9. Gel or dispersion comprising the set of chemicals as defined in any of the preceding claims claim 1.

10. Process for the preparation of a ceramic molded part, comprising the following steps: a.sub.1) mixing the components of a set of chemicals as defined in any one of the preceding claims to obtain a gel or dispersion, b) optionally: heat treating the gel or dispersion in a temperature range of from 50 C. to 200 C. to obtain a green body, c) optionally: removal of the binder by heat treatment of the green body in a temperature range of from 250 C. to 350 C. to obtain a white body, and d) sintering by heat treatment in a temperature range of from 700 C. to 1000 C. to obtain the ceramic molded part.

11. Process of manufacturing a ceramic molded part according to claim 10, comprising the following additional step: a.sub.2) layered application of the gel or dispersion to a surface, preferably by spraying and/or a 3D printing process, particularly preferably by binder jetting, material jetting, poly-jet or multi-jet modeling.

12. Ceramic molded part obtainable by a process as defined in claim 10.

13. Use of a combination of a silicate ceramic material selected from the group consisting of feldspar and leucite ceramics and a cross-linked polymer in a gel or a dispersion, for the production of a ceramic veneer.

Description

EXAMPLES

[0089] The invention will now be described by means of an explicit embodiment example together with corresponding photographic illustrations.

Production Example 1

[0090] A mixture of the following components is prepared in a Petri dish: [0091] 1) deionized water (70 wt. %) [0092] 2) carbomer (17 wt. %) [0093] 3) Sodium hydroxide (3 wt. %) [0094] 4) monopropylene glycol (7 wt. %) [0095] 5) mixture of 5-chloro-2-methyl-4-isothiazolin-3-one, 2-methyl-4-isothiazolin-3-one, isothiazolinone-3-one (remainder)
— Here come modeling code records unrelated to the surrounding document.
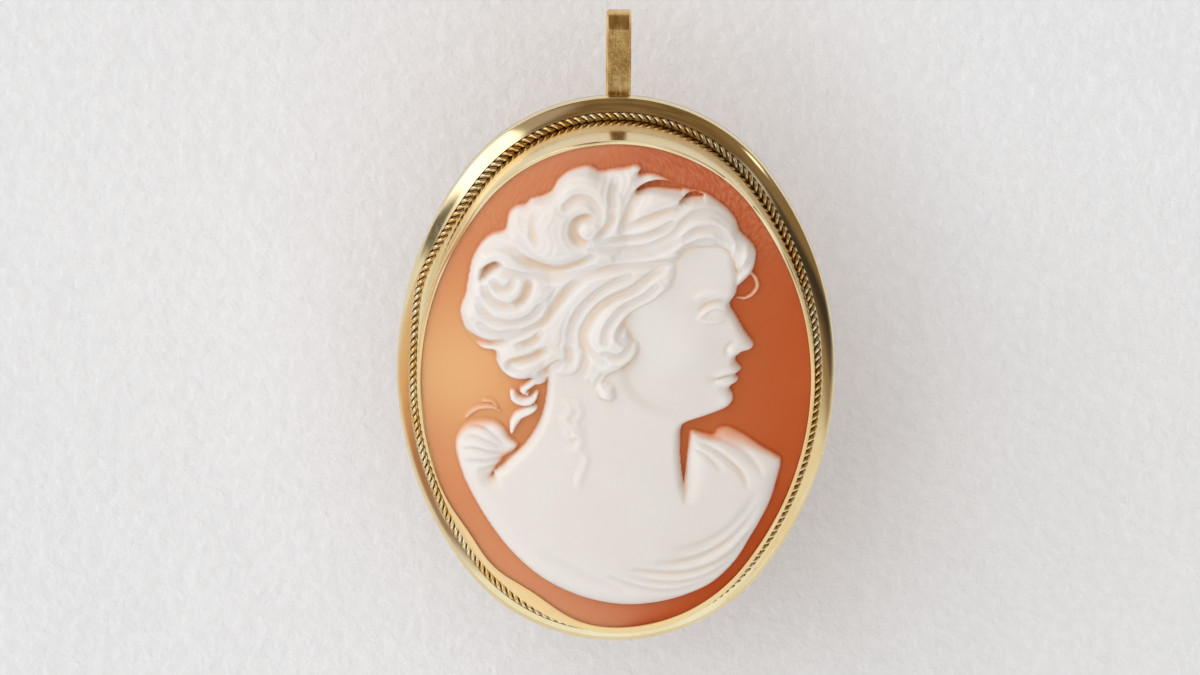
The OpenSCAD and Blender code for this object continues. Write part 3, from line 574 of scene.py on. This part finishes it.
def smooth_path(points, closed=False, pieces=5):
    """A curve through given points."""
    p = np.array(points, float)
    p = np.concatenate([p[-1:], p, p[:2]]) if closed else np.concatenate([p[:1], p, p[-1:]])
    t = np.arange(pieces)[:, None] / pieces
    runs = []
    for a, b, c, d in zip(p, p[1:], p[2:], p[3:]):
        bow, swing = 2 * a - 5 * b + 4 * c - d, 3 * b - a - 3 * c + d
        runs.append(0.5 * (2 * b + (c - a) * t + bow * t ** 2 + swing * t ** 3))
    runs.append(runs[0][:1] if closed else p[-2:-1])
    return np.concatenate(runs)


def path_field(x, y, path):
    """Distance to a path, share of its length, and the side of it, for each point."""
    best, share, side = np.full(x.shape, 1e9), np.zeros(x.shape), np.zeros(x.shape)
    step = np.diff(path, axis=0)
    length = np.hypot(*step.T)
    run = np.concatenate([[0], np.cumsum(length)]) / length.sum()
    for i, (sx, sy) in enumerate(step):
        dx, dy = x - path[i, 0], y - path[i, 1]
        t = np.clip((dx * sx + dy * sy) / length[i] ** 2, 0, 1)
        away = np.hypot(dx - t * sx, dy - t * sy)
        nearer = away < best
        best[nearer] = away[nearer]
        share[nearer] = (run[i] + t * (run[i + 1] - run[i]))[nearer]
        side[nearer] = np.sign(sx * dy - sy * dx)[nearer]
    return best, share, side


def inside_distance(x, y, outline):
    """Distance from a closed outline, positive within it."""
    loop = smooth_path(outline, closed=True, pieces=3)
    away, _, _ = path_field(x, y, loop)
    within = np.zeros(x.shape, bool)
    for (x0, y0), (x1, y1) in zip(loop, loop[1:]):
        if y0 != y1:
            within ^= ((y0 > y) != (y1 > y)) & (x < (x1 - x0) * (y - y0) / (y1 - y0) + x0)
    return np.where(within, away, -away)


def round_edge(away, r):
    """0 at an edge, rising on a quarter circle to 1 at a distance r within it."""
    u = np.clip(away / r, 0, 1)
    return np.sqrt(u * (2 - u))


def ellipse_share(x, y, cx, cy, rx, ry, turn=0.0):
    """0 at the middle of an ellipse and 1 on its edge."""
    c, s = cos(radians(turn)), sin(radians(turn))
    dx, dy = x - cx, y - cy
    return ((dx * c + dy * s) / rx) ** 2 + ((dy * c - dx * s) / ry) ** 2


def engraved(x, y, rows):
    """The sum of soft-sided lines, raised where their height is positive."""
    total = np.zeros(x.shape)
    for height, w, points in rows:
        path = smooth_path(points)
        low, high = path.min(0) - 3 * w, path.max(0) + 3 * w
        near = (x > low[0]) & (x < high[0]) & (y > low[1]) & (y < high[1])
        away, share, _ = path_field(x[near], y[near], path)
        ends = np.clip(np.minimum(share, 1 - share) / 0.22, 0, 1)
        total[near] += height * np.exp(-(away / w) ** 2) * (0.12 + 0.88 * ends ** 0.7)
    return total


def comb(x, y):
    """Signed distance to the nearest valley in the hair, which the strands run along."""
    nearest = np.full(x.shape, 9.0)
    for _, _, points in VALLEYS:
        path = smooth_path(points)
        low, high = path.min(0) - COMB_REACH, path.max(0) + COMB_REACH
        near = np.nonzero((x > low[0]) & (x < high[0]) & (y > low[1]) & (y < high[1]))
        away, _, side = path_field(x[near], y[near], path)
        closer = away < np.abs(nearest[near])
        kept = nearest[near]
        kept[closer] = (away * side)[closer]
        nearest[near] = kept
    return nearest


def carve(x, y, strand):
    """Height of the carving above the orange layer, in mm."""
    hair = inside_distance(x, y, HAIR_EDGE)
    mass = np.full(x.shape, LAYER)
    for cx, cy, rx, ry, turn, height in MASSES:
        rest = np.clip(1 - ellipse_share(x, y, cx, cy, rx, ry, turn), 0, 1)
        mass = np.maximum(mass, 0.55 + (height - 0.35) * rest ** 0.35)
    off = np.abs(strand)
    mass *= 1.04 - 0.2 * np.exp(-off / 0.5)
    mass += 0.045 * np.cos(2 * pi * off / LOCK_WIDTH + 0.5) * np.clip((COMB_REACH - off) / 0.6, 0, 1)
    locks = mass * round_edge(hair, HAIR_ROUND) - VALLEY_DEPTH * engraved(x, y, VALLEYS)
    locks = np.where(hair > 0, np.maximum(locks, 0.12), 0)
    skin = np.full(x.shape, LAYER)
    for height, cx, cy, rx, ry in FORMS:
        skin += height * np.exp(-ellipse_share(x, y, cx, cy, rx, ry))
    skin += engraved(x, y, FACE_LINES) + engraved(x, y, RINGLETS)
    away, _, side = path_field(x, y, smooth_path(JAW))
    below = 1 / (1 + np.exp(np.clip(away * side / 0.22, -30, 30)))
    skin -= 0.38 * below * np.exp(-np.maximum(0, away - 0.2) / 2.6)
    skin *= round_edge(inside_distance(x, y, SKIN_EDGE), SKIN_ROUND)
    chest = inside_distance(x, y, CHEST_EDGE)
    drape = LAYER + 0.5 * np.exp(-ellipse_share(x, y, 1, -11, 9, 6)) - engraved(x, y, FOLDS)
    for share, cx, cy, rx, ry, turn in THIN_DRAPE:
        drape *= 1 - share * np.exp(-ellipse_share(x, y, cx, cy, rx, ry, turn))
    drape *= round_edge(chest, DRAPE_ROUND)
    drape = np.where(chest > 0, np.maximum(drape, 0.08), 0)
    height = np.maximum(np.maximum(locks, skin), drape)
    for level, w, points in STRANDS:
        away, share, _ = path_field(x, y, smooth_path(points))
        thin = w * (0.35 + 0.65 * np.clip(np.minimum(share + 0.12, 1 - share) / 0.3, 0, 1))
        height = np.maximum(height, level * np.sqrt(np.clip(1 - (away / thin) ** 2, 0, 1)))
    for w, cut, points in GAPS:
        away, share, _ = path_field(x, y, smooth_path(points))
        lens = w * (0.25 + 0.75 * np.sin(pi * np.clip(share, 0, 1)))
        rise = np.clip((away - lens * 0.5) / (w * 0.8), 0, 1)
        height *= 1 - cut * (1 - rise * rise * (3 - 2 * rise))
    return height


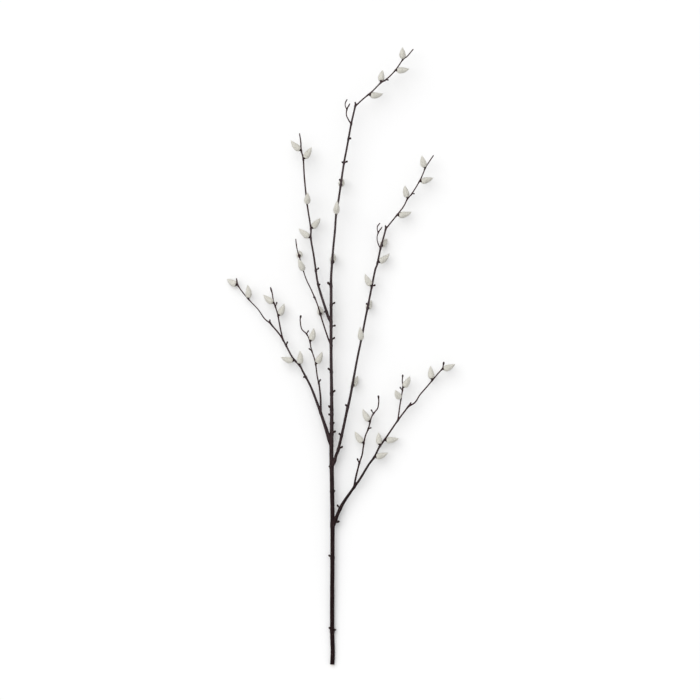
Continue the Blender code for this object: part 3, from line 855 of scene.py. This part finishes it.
@dataclass
class Wood:
    """The stem and its shoots in bark, grown together, with the cut face at the foot."""

    plan: Plan
    bark: bpy.types.Material
    cut: bpy.types.Material
    step: float = 2.0
    # Nodes are fuller by this much of radius, in millimetres, over this length.
    node_swell: float = 0.55
    node_width: float = 2.4
    # A ring scar is a groove between two ridges; its swell is a share of the radius.
    ring_swell: float = 0.1
    ring_width: float = 0.6
    ring_spread: float = 1.2
    row_step: float = 0.5
    rows: int = 5
    # A side shoot starts in a collar, fuller by this share of its radius.
    collar_swell: float = 0.3
    collar_length: float = 5.0
    # Height of the lengthwise ridges as a share of the radius, how close they are and how fine,
    # and their length.
    ridge: float = 0.18
    ridge_closeness: float = 1.7
    ridge_detail: float = 2.0
    ridge_length: float = 12.0
    end_turns: tuple[float, ...] = (30, 60, 85)
    # How many sides a shoot has if its thickest place is over a diameter.
    sides: tuple[tuple[float, int], ...] = ((5.5, 22), (2.8, 16), (0.0, 12))
    # Inner corners sharper than this angle are smoothed, with this many rows of points round
    # them, this many times.
    corner_angle: float = 20.0
    corner_rows: int = 2
    smoothings: int = 4
    # The cut face lies this close to the foot, and faces down the stem this squarely.
    cut_depth: float = 0.5
    cut_facing: float = 0.9
    recipe: Recipe = field(init=False)

    def __post_init__(self) -> None:
        """Build the tree that runs bark along a shoot."""
        self.recipe = self.bark_recipe()

    def bark_recipe(self) -> Recipe:
        """Build the tree that sweeps a shoot and raises the ridges along its bark.

        Returns:
            The tree.
        """
        recipe = Recipe("bark_sweep", {
            "Sides": "Int", "Ridge Height": "Float", "Ridge Length": "Float",
            "Pattern Start": "Float"})
        given = recipe.given
        line = recipe.add("GeometryNodeMeshToCurve", {"Mesh": given["Geometry"]})
        measured = recipe.add("GeometryNodeCaptureAttribute")
        measured.capture_items.new("FLOAT", "Run")
        recipe.feed(measured, {
            "Geometry": line, "Run": recipe.add("GeometryNodeSplineParameter").outputs["Length"]})
        ring = recipe.add(
            "GeometryNodeCurvePrimitiveCircle", {"Resolution": given["Sides"], "Radius": 1.0})
        marked = recipe.add("GeometryNodeCaptureAttribute")
        marked.capture_items.new("VECTOR", "Around")
        recipe.feed(marked, {"Geometry": ring, "Around": recipe.add("GeometryNodeInputPosition")})
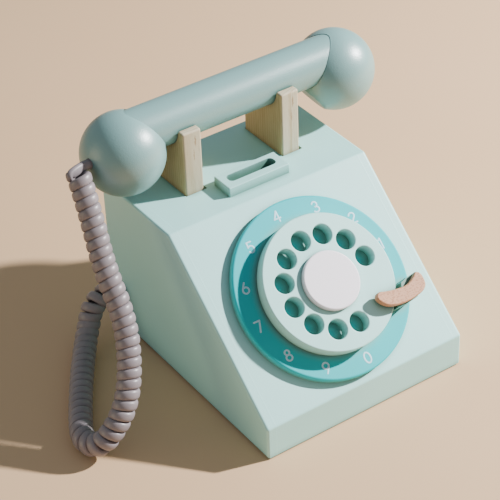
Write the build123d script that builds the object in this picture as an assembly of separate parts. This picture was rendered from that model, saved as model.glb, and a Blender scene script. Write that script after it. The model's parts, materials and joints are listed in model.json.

[0096] After obtaining a homogeneous paste, a feldspar or glass ceramic powder is added to this mixture. In relation to the sum of the masses of the mixture with components 1) to 5), 3-4 times the amount of ceramic powder is added in order to obtain a sprayable ceramic dispersion after mechanical mixing. The mixture is transferred to a 10 ml Coltene syringe and applied in layers to a framework body. This is followed by heat treatment at 150 C. to obtain a green body. Subsequent heat treatment at 300 C. produces a white body, which is then fired at 950 C.

Production Example 2

[0097] A mixture of the following components is prepared in a Petri dish: [0098] 1) deionized water (98.5 wt. %) [0099] 2) carbomer (1.0 wt. %) [0100] 3) potassium hydroxide (0.5 wt. %)

[0101] After obtaining a homogeneous paste, a feldspar or glass ceramic powder is added to this mixture. In relation to the sum of the masses of the mixture with components 1) to 3), 3-4 times the amount of ceramic powder is added in order to obtain a sprayable ceramic dispersion after mechanical mixing. The mixture is transferred to a 10 ml Coltene syringe and applied in layers to a framework body. This is followed by heat treatment at 150 C. to obtain a green body. Subsequent heat treatment at 300 C. produces a white body, which is then fired at 950 C.

[0102] FIG. 1 shows a photographic representation of the white body obtained by the above process Production example 1 before firing.

[0103] FIG. 2 shows the same white body after firing at 950 C. for 60 min. As can be seen from FIG. 2, a uniform ceramic part with a closed structure is obtained.